Republican presidential candidate Jeb Bush said on Thursday that Congress should have voted to authorize President Barack Obama's call for airstrikes in Syria in 2013 and criticized his presidential opponent Sen. Marco Rubio (R-Fla.) for dismissing them as insufficient to ebb the violence in the region.
"We should support the president because that was better than inaction. No action at all, we see what happens," the former Florida governor told conservative radio host Hugh Hewitt. "The lack of action now creates chaos, and meanwhile, Assad continues to barrel bomb the innocent civilians, we have a refugee crisis, Russia’s on the march, our allies don’t know where we stand, our support for the remnants of the Syrian Free Army is tepid at best. People are looking for American leadership, and they’re not getting it, and I think Congress should have shown support at that point."
Rubio, when asked about the issue during last month's Republican debate, said he opposed the airstrikes because they would not be enough, calling them "pinprick attacks."
In response, Bush said Thursday that Rubio should have supported the airstrikes.
"I agree with Sen. Rubio that the president has not been forthcoming with a strategy, but when he had a chance to show support for the creation of one, he didn’t do it, and I just think that turned out to be a bad decision," Bush said.
In 2013, Obama called for limited airstrikes in Syria as retribution for the country's use of chemical weapons in the ongoing civil war. Rubio, as a member of the Senate Foreign Relations Committee, voted against the authorization, and he and many GOP lawmakers criticized Obama for not having a clear strategy beyond the airstrikes. The measure never reached the full Senate because when it became clear that it would not pass, Obama asked congressional leaders to pull the legislation from consideration.
On Thursday, Bush said he disagreed with fellow Republicans and said Obama was right to pursue limited military action, despite the GOP opposition.

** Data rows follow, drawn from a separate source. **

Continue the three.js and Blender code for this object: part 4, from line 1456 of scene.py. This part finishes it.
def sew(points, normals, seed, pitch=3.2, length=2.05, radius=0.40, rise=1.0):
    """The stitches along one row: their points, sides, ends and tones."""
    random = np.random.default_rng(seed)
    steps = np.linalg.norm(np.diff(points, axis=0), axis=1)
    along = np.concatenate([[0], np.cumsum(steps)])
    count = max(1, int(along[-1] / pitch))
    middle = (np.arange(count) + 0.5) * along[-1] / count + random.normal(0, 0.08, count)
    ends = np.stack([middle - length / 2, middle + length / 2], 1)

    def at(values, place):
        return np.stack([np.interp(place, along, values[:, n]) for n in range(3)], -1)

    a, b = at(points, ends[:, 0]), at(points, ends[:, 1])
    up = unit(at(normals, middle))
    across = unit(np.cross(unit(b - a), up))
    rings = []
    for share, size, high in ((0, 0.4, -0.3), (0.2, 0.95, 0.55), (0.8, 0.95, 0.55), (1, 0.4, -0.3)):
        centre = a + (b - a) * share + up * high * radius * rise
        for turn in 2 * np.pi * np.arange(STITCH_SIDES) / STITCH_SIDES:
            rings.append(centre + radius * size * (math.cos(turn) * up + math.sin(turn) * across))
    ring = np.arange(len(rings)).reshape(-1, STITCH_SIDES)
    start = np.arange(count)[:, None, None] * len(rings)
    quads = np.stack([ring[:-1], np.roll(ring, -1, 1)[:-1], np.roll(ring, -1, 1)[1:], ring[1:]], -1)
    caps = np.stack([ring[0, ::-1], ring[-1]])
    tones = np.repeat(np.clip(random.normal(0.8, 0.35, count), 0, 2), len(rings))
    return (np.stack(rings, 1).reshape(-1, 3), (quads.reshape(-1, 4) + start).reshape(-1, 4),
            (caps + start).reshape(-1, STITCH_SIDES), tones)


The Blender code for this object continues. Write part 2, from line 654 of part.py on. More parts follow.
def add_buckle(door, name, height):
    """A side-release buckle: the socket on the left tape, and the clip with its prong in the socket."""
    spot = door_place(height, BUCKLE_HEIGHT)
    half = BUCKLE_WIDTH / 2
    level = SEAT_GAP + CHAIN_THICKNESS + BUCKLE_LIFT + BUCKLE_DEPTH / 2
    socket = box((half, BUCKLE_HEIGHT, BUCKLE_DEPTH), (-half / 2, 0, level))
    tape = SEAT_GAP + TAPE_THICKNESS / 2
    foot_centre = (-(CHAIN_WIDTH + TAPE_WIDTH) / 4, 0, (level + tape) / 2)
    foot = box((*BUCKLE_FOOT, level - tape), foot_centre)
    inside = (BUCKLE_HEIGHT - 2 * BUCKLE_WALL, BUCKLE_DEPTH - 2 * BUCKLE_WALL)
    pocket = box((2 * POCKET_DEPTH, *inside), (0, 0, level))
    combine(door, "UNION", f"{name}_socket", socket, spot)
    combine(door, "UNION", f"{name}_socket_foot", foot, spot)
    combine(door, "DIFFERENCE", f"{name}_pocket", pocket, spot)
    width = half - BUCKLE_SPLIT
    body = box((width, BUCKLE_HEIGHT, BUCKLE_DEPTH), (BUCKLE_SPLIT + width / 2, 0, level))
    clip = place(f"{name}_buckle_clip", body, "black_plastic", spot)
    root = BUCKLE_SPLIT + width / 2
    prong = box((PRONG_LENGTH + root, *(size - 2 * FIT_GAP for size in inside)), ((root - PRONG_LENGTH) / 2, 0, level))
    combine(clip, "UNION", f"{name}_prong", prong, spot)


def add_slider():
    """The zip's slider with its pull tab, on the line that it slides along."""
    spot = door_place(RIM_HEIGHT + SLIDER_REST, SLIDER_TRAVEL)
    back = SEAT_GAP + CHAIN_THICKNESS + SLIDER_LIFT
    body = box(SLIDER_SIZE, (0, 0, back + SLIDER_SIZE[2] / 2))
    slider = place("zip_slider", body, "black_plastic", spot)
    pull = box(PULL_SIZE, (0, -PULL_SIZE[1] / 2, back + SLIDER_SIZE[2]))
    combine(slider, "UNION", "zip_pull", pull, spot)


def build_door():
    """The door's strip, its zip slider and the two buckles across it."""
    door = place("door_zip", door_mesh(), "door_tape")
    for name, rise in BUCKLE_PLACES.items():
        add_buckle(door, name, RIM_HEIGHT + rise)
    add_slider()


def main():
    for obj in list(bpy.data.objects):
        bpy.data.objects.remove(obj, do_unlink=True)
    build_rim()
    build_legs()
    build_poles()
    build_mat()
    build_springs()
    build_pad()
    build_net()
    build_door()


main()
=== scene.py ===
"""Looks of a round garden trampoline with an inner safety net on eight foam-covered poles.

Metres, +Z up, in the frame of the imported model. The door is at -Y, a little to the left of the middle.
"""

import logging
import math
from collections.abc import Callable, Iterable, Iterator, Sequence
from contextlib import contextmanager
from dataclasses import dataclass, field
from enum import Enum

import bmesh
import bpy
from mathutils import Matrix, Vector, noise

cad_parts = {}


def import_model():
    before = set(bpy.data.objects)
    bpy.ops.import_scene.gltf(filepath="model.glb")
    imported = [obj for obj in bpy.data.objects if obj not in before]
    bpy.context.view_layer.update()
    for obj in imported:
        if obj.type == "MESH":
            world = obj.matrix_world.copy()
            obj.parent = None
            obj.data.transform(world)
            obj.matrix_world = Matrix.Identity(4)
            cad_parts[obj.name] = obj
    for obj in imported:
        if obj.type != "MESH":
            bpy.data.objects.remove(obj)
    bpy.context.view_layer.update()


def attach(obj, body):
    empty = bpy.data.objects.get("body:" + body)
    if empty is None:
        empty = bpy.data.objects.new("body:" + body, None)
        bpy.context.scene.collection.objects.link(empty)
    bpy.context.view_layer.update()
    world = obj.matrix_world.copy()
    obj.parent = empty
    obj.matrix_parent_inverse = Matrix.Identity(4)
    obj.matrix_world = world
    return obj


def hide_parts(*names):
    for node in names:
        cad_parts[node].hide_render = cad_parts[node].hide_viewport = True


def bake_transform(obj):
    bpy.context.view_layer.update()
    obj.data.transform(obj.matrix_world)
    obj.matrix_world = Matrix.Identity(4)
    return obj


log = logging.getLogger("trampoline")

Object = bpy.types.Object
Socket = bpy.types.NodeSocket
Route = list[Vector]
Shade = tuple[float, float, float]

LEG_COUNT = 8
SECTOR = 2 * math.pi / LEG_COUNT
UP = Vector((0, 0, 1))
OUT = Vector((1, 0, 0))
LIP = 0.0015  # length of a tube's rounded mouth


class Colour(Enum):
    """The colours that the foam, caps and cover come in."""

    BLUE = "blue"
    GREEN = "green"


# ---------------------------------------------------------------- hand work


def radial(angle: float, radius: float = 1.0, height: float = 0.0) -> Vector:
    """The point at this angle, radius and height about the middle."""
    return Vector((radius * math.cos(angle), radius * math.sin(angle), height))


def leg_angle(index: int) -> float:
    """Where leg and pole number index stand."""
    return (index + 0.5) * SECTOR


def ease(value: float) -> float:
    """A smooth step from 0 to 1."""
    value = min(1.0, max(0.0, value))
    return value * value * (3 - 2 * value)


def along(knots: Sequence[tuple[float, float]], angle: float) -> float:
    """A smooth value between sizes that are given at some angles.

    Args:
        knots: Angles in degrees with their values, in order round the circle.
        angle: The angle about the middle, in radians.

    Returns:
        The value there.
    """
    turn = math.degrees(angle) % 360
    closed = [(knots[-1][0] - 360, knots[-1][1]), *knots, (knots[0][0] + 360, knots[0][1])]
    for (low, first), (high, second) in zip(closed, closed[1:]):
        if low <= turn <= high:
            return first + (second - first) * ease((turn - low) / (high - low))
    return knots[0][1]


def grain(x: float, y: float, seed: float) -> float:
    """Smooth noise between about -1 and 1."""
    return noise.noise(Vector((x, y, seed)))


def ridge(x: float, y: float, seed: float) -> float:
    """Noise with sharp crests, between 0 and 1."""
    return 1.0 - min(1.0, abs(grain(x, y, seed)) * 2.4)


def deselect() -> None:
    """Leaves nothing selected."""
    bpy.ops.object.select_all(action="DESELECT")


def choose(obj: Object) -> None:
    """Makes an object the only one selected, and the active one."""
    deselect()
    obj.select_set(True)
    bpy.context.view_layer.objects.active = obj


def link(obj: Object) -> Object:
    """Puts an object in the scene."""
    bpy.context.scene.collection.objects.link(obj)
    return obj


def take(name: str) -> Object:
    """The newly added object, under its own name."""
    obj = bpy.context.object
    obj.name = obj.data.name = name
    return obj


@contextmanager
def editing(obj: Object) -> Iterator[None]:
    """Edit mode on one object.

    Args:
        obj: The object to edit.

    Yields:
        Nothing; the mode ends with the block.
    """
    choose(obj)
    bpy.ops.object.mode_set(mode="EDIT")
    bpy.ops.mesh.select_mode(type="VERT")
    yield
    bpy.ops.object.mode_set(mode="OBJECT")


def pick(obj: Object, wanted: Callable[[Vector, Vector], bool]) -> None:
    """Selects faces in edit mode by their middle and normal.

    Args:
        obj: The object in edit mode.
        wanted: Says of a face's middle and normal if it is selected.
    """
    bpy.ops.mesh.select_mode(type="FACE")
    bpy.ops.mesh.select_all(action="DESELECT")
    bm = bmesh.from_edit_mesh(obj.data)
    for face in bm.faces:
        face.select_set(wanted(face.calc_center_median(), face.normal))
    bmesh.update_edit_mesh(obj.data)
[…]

"Well, I think the appeal was pretty tepid but he did make the appeal, and I think at the point it wasn’t popular among some parts of the Republican Party and so I think people were sticking their fingers in the breeze and that’s wrong," Bush said. "Look, being popular is not what we’re talking about, being president of the United States requires having a clear vision, having a backbone, and I thought that that vote was uncalled for."